AI in Investment Management: How Human-Machine Collaboration Is Redefining Global Wealth

AI is transforming research, portfolio construction and decision-making across the investment world. Analysts aren’t being replaced; they’re being empowered by faster insights, smarter asset allocation and even synthetic data for asset classes where real data is scarce. But with these advances come challenges, including hallucinations, data security and over-dependence on foreign AI systems. Here’s how AI is reshaping global wealth and what it means for the next generation of investment leaders.

Ajaysagar Devarakonda

11/30/20253 min read

two hands touching each other in front of a pink background
two hands touching each other in front of a pink background

AI in Investment Management: How Technology is Reshaping the Global Wealth Landscape

The last decade has seen a fundamental shift in the way investment management operates. What began as simple automation has now evolved into intelligent systems capable of analysing millions of data points, detecting patterns invisible to the human eye, and improving decision-making at every stage of the investment lifecycle. AI is no longer a buzzword in wealth management. It is already transforming portfolio construction, research, client engagement, operations and risk management across major financial markets.

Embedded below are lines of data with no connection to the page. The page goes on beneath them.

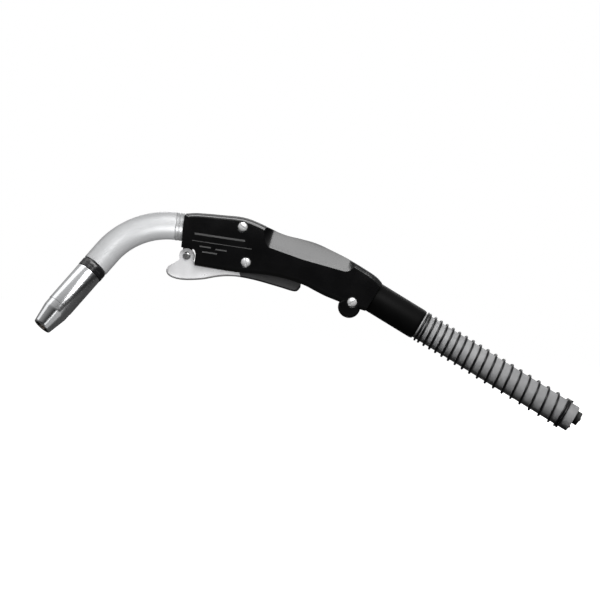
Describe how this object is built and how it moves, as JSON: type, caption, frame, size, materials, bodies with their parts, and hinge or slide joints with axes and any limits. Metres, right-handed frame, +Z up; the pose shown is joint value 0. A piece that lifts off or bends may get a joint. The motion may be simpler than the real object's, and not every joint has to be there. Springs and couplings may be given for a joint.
{
  "type": "mig welding torch",
  "caption": "Hand-held MIG welding torch with bent neck and nozzle, lever-trigger handle, and a spring strain relief on the first stretch of its power cable.",
  "frame": {"origin": "middle of the grip, where the palm holds the handle", "axes": "+X from the nozzle end towards the cable, parallel to the neck's socket; +Z up, the trigger below; -Y is the torch's left side"},
  "size_m": [0.4423, 0.0526, 0.1406],
  "materials": {
    "jacket_aluminium": "satin, pale grey",
    "collar_steel": "brushed",
    "sleeve_plastic": "matt",
    "copper": "bare copper, bright",
    "liner_steel": "bright wire",
    "insulator": "matt black moulded insulator",
    "brass": "turned",
    "nozzle_chrome": "polished plating",
    "handle_black": "glossy black",
    "screw_steel": "bright nickel",
    "set_screw_black": "black oxide",
    "lever_steel": "bright plated",
    "switch_black": "moulded",
    "switch_cover": "moulded",
    "plunger_white": "moulded",
    "spring_steel": "spring wire",
    "lead_red": "insulated lead",
    "conduit": "translucent tube",
    "core_rubber": "black insulation",
    "filler": "fibre filler",
    "jacket_rubber": "grey cable jacket",
    "sleeve_rubber": "smooth black rubber",
    "spring_black": "black coated wire"
  },
  "bodies": {
    "handle": {"handle_left": "handle_black", "handle_right": "handle_black", "handle_screws": "screw_steel", "handle_nuts": "screw_steel", "connector_block": "brass", "neck_clamp_screw": "set_screw_black", "cable_terminal": "brass", "crimp_sleeve": "copper", "trigger_pin": "screw_steel", "switch_housing": "switch_black", "switch_cover": "switch_cover", "plunger_spring": "spring_steel", "switch_contacts": "brass", "lead_terminals": "brass", "control_leads": "lead_red", "cable_liner": "liner_steel", "gas_conduit": "conduit", "copper_strands": "copper", "core_insulation": "core_rubber", "cable_jacket": "jacket_rubber", "cable_filler": "filler", "strain_relief_sleeve": "sleeve_rubber", "strain_relief_spring": "spring_black"},
    "neck": {"neck_armour": "jacket_aluminium", "neck_collar": "collar_steel", "neck_insulation": "sleeve_plastic", "conductor_tube": "copper", "neck_liner": "liner_steel", "nozzle_insulator": "insulator", "gas_diffuser": "brass", "contact_tip": "copper"},
    "nozzle": {"nozzle": "nozzle_chrome"},
    "trigger": {"trigger_lever": "lever_steel"},
    "plunger": {"switch_plunger": "plunger_white"}
  },
  "joints": [
    {"name": "neck_turn", "type": "hinge", "parent": "handle", "child": "neck", "pos_m": [-0.09, 0, 0.017], "axis": [1, 0, 0], "range_deg": [-73, 107]},
    {"name": "nozzle_pull", "type": "slide", "parent": "neck", "child": "nozzle", "axis": [-0.5446, -0.2452, -0.802], "range_m": [0, 0.012]},
    {"name": "trigger_pull", "type": "hinge", "parent": "handle", "child": "trigger", "pos_m": [-0.085, 0, -0.0057], "axis": [0, -1, 0], "range_deg": [0, 3.5], "stiffness_Nm_per_rad": 2, "springref_deg": -8.59},
    {"name": "plunger_slide", "type": "slide", "parent": "handle", "child": "plunger", "axis": [0, 0, 1], "range_m": [0, 0.0024], "deforming": ["plunger_spring"]}
  ],
  "couplings": [
    {"joint": "plunger_slide", "follows": "trigger_pull", "m_per_rad": 0.035}
  ]
}
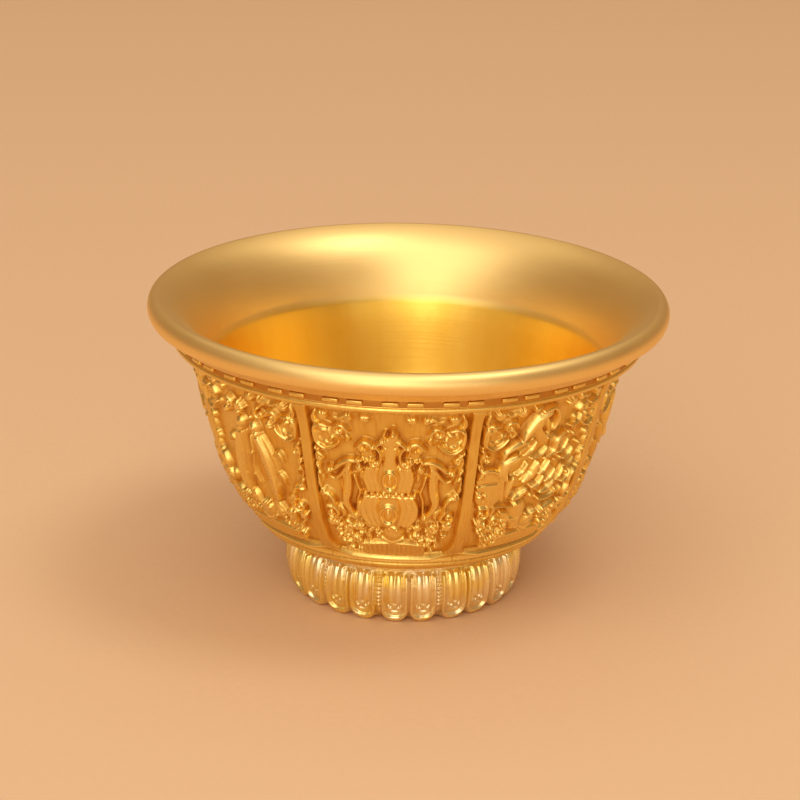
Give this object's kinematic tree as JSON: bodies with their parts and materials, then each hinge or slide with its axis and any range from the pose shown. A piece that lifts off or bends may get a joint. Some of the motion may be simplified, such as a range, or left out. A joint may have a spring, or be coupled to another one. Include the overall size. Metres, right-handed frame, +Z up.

According to McKinsey, firms that have embedded AI into their investment processes have seen productivity gains between 20 and 40 percent, while PwC estimates that AI could contribute up to USD 15.7 trillion to the global economy by 2030. In wealth management specifically, Accenture reports that 77 percent of firms have either deployed or are actively piloting AI-driven investment tools. The shift is widespread, real, and accelerating.

Yet the narrative that AI will replace human analysts is misleading. AI enhances analysts rather than substitutes them. The most successful investment teams today operate on a “human plus machine” model, where AI serves as a highly efficient junior analyst who never sleeps, never loses focus, and never tires of processing data. Analysts and portfolio managers still provide judgement, context, intuition, and domain understanding. AI provides scale, speed, and precision. Together they deliver better outcomes.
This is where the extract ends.